Named as a Renaissance School in February, Alcorn was also targeted for assignment to a turnaround provider and is adjacent to schools now managed by Universal Companies. In competing testimony about the process from parents and community members, there were accusations levied against Universal, against Mastery and Scholar Academies, and against Frontline Solutions, the District contractor that facilitated the Council process.
SRC Chair Pedro Ramos promised to seek a speedy resolution to the dispute.
In a parade of honors at the start of the meeting, seven high school seniors from Philadelphia public schools who have been named Gates Millennium Scholars were recognized, as well as dozens of science fair winners and the state champion basketball team from Roberts Vaux High School.

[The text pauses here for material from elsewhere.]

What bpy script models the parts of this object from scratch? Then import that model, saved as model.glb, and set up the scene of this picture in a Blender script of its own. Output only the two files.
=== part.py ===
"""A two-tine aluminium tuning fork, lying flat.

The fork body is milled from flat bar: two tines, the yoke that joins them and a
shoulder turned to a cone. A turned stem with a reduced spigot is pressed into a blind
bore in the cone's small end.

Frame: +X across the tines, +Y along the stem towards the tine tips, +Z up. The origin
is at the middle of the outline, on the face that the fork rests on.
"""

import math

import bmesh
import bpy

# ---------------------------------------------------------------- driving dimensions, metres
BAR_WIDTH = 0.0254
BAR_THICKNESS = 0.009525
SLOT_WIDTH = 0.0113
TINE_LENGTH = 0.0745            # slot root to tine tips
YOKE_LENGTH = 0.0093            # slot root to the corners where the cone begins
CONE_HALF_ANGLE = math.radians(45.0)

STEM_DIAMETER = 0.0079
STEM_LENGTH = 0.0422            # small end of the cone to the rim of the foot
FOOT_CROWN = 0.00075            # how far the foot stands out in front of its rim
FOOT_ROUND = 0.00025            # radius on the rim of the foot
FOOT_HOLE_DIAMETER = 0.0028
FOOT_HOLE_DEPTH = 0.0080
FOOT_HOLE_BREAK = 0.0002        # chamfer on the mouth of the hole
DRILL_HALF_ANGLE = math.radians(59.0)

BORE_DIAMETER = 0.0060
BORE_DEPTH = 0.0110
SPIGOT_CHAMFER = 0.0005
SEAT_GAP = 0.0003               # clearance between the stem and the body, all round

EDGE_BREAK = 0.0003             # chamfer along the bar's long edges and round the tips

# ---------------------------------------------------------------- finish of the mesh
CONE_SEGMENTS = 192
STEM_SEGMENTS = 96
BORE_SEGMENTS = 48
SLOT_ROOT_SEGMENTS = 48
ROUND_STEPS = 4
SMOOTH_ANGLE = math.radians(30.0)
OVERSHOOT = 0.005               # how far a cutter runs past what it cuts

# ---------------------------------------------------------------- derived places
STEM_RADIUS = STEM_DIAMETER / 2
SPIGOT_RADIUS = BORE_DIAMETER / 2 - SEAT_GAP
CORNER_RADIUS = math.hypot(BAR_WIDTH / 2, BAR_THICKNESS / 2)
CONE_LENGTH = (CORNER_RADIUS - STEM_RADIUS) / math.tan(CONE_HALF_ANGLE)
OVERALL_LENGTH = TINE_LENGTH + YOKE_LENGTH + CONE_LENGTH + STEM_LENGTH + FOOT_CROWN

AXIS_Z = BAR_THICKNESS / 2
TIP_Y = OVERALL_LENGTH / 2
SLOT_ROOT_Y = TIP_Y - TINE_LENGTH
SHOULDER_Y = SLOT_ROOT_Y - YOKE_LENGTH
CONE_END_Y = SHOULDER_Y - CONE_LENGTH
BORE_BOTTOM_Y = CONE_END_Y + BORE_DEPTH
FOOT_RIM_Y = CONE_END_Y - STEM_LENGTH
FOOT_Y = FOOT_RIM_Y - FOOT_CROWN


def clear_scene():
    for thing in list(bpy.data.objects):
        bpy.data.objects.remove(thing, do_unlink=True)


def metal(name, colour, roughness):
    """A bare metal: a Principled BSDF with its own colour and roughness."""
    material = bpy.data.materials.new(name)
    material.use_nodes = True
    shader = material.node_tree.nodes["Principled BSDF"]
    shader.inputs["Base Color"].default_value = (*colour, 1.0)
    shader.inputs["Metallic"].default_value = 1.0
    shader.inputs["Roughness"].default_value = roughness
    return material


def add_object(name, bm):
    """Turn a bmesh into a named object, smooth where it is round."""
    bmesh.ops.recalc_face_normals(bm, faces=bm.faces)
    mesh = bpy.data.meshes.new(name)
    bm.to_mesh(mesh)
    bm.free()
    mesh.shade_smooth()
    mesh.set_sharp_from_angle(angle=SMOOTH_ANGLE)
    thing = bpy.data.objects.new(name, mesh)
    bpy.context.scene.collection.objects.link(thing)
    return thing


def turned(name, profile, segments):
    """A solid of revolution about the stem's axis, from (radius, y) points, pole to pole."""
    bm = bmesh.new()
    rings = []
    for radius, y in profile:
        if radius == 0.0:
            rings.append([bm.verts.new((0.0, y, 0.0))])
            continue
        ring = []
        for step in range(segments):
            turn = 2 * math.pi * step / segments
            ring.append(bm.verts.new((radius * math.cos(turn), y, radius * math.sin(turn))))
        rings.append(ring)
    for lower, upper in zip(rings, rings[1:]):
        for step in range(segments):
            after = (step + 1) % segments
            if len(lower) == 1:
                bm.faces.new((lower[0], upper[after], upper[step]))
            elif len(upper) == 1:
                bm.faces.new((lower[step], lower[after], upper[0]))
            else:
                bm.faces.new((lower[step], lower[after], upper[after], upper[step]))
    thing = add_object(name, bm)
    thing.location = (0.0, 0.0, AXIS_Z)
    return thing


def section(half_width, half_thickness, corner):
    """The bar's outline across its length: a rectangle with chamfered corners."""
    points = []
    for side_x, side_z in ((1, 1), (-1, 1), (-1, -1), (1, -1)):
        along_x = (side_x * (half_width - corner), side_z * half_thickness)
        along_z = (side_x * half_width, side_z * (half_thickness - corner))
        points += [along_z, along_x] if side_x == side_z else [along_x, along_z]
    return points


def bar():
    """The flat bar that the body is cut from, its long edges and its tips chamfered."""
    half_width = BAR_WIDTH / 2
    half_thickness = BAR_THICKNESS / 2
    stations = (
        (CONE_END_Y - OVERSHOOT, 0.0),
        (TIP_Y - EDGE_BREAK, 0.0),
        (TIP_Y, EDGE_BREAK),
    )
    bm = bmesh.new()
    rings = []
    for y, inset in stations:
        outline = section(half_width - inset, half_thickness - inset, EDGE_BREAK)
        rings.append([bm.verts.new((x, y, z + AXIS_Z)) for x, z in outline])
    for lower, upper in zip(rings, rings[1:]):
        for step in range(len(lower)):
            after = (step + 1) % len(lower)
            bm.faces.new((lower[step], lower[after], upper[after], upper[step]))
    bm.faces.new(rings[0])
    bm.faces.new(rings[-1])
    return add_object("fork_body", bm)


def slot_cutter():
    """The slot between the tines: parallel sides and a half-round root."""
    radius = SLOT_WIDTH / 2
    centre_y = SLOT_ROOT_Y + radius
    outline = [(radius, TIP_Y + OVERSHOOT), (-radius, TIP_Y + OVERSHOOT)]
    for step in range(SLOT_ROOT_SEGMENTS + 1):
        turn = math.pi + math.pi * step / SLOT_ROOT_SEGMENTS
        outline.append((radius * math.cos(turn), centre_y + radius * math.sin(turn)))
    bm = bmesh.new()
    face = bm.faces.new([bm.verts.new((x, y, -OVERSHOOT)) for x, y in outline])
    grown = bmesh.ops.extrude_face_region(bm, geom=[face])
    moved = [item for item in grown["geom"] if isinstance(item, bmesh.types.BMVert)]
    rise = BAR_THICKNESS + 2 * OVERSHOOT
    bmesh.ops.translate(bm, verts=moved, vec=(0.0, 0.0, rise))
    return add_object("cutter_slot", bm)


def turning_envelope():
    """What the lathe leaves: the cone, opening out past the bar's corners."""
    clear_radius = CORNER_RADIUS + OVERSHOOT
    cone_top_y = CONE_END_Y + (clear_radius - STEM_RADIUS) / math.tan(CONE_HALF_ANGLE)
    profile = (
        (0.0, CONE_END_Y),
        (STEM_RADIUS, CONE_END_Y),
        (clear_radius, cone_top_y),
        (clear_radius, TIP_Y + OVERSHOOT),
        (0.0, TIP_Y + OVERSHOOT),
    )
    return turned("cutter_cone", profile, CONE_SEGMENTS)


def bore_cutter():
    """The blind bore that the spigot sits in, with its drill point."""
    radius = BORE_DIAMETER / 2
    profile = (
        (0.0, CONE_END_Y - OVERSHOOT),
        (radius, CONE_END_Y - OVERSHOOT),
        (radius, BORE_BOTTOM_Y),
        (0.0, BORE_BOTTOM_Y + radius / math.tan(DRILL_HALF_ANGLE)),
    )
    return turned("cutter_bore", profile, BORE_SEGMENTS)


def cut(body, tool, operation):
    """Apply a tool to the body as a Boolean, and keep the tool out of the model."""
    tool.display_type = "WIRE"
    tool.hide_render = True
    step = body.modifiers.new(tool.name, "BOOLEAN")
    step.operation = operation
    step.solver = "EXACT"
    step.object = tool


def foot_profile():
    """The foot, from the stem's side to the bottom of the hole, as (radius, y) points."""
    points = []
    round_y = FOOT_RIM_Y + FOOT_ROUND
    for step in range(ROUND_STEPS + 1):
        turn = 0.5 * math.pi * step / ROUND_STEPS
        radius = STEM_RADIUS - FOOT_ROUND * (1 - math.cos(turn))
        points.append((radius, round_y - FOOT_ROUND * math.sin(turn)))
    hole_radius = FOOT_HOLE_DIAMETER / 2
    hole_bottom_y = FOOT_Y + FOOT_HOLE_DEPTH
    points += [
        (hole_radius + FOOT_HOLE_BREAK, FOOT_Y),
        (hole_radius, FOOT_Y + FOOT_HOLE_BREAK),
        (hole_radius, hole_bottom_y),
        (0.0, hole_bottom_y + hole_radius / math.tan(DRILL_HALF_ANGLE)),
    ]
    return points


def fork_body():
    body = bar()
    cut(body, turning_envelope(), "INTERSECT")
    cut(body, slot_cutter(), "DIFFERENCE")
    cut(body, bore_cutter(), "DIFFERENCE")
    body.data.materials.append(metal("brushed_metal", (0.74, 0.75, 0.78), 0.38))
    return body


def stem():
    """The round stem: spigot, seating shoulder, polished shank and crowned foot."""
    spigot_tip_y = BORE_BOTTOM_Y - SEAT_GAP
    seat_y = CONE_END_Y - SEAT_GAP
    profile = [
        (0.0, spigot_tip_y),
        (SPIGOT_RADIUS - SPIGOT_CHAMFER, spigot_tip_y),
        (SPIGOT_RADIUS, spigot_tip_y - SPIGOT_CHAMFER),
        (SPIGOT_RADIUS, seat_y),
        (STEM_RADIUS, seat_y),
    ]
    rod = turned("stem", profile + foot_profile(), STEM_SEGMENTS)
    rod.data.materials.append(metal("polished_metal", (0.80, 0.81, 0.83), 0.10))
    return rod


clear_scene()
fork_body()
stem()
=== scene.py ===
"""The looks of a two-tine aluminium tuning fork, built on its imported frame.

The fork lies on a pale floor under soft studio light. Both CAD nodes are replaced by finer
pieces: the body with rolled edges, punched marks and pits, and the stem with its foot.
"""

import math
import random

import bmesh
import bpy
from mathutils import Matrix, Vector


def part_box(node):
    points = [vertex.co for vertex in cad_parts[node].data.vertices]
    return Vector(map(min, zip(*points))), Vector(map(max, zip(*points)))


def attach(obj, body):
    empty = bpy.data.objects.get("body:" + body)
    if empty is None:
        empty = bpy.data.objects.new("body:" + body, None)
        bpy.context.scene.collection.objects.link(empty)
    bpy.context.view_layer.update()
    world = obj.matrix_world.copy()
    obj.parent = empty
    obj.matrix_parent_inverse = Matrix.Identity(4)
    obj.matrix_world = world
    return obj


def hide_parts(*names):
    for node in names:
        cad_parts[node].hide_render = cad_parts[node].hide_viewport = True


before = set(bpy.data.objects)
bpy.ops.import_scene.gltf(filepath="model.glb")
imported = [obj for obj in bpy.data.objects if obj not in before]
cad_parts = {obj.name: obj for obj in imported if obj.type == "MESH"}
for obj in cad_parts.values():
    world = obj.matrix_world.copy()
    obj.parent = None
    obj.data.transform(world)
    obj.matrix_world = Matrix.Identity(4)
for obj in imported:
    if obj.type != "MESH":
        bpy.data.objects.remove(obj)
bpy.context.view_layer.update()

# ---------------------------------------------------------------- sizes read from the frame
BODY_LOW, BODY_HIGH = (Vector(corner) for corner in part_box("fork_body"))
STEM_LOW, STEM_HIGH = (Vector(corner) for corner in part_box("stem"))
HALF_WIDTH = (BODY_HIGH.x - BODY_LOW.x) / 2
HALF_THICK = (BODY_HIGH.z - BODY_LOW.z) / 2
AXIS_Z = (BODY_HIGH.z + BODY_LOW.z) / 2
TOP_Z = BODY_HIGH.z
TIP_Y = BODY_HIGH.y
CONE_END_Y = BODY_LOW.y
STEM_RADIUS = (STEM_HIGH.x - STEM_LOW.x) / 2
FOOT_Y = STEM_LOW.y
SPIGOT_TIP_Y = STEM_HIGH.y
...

Before the charter discussion and vote, the commission also heard from a series of student, parent, and community speakers decrying the District’s planned budget cuts.
A common theme was that the District’s spending on charters is soaring while services in District schools are being slashed. “How can anyone support the expansion of charter schools at such a harsh time with no money?” asked Kaseem Davis, a student at Carroll High School and member of Youth United for Change.
Those comments echoed the remarks of speakers at an afternoon press conference organized by PCAPS (Philadelphia Coalition Advocating for Public Schools) outside District headquarters, calling for a halt to charter expansion.
Superintendent Hite has said the District will not approve charter expansion requests this year, but charter enrollments are climbing nonetheless, due in part to previously approved expansions.
Explaining the moratorium on expansions, Kihn, the deputy superintendent, told the SRC, "We don’t expect to be in this situation forever."
The commission also received a petition from 90 members of the Philadelphia Orchestra opposing cuts to the instrumental music program.